Under House Speak Andy Dillon’s scheme, retirees would continue to have some sort of health care coverage, but it would likely look very different from existing coverage. Under HB 5345, a 13-member board of political appointees will determine which plans will be offered. There is no guarantee that a retiree will serve on that board and that retiree interests will be fully addressed.
A politically appointed control board will determine which doctors are acceptable and what treatments are necessary. HB 5345 gives state government power over a patient’s medical care and puts state government between patients and their doctors.
What retirees can bank on is increased copays, higher deductibles and benefit reductions.
HB 5345 promises $900 million in savings but experts are skeptical. In order to realize any savings, health benefits will be reduced, while costs will increase.
Increasing costs and benefits changes are not new to retirees. They are regularly seeing their insurance costs increase and some benefits being reduced. But with this scheme, state government will be managing a huge insurance pool, and its track record in running existing programs is neither admirable nor successful.
More important, for retirees, is the issue of any unfunded liabilities. At the first hearing on the bill, Kate Kohn-Parrot, Speaker Dillon’s paid expert, was asked who would be held responsible for any outstanding liabilities.
She answered, “It won’t be the state. We will bill back the amount to the appropriate group.”
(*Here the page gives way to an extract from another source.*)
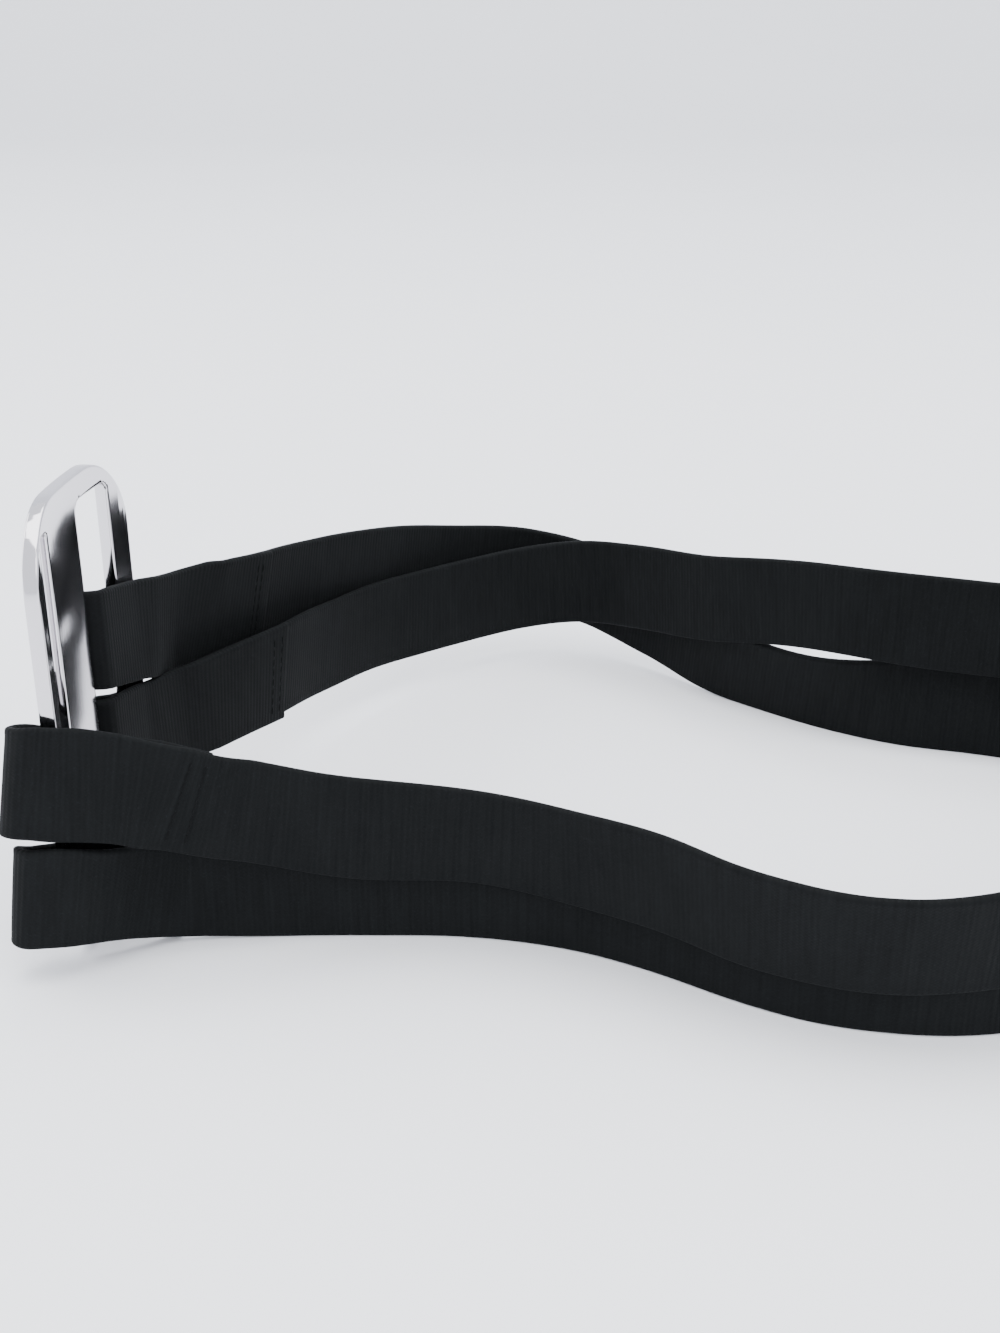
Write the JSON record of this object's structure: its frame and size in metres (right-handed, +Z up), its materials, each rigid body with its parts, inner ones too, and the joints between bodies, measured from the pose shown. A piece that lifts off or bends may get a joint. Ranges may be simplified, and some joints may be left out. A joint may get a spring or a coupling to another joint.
{
  "type": "canvas belt",
  "caption": "Canvas belt of two narrow black webbing straps sewn round a tall curved polished plate buckle with upright slots, lying as an open loop on its edges.",
  "frame": {"origin": "on the surface the belt stands on, under the middle of its footprint", "axes": "+Z up, +X along the loop's length away from the buckle, +Y across the loop from the strap run in front to the run behind"},
  "size_m": [0.288, 0.1996, 0.098],
  "materials": {
    "polished_metal": "mirror polished nickel plate",
    "black_webbing": "matt ribbed woven webbing"
  },
  "bodies": {
    "root": {"buckle": "polished_metal", "upper_strap": "black_webbing", "lower_strap": "black_webbing"}
  },
  "joints": []
}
Other states have tried state-run health plans with disastrous results. It’s costing North Carolina taxpayers $250 million to bail out their plan. In two years, they’ll be paying $675 million. The West Virginia plan is in so much trouble that the state is proposing to cut off all retirees from any health insurance coverage in order to balance its books.
No one—no current employee nor retiree—is a winner in this health care gamble.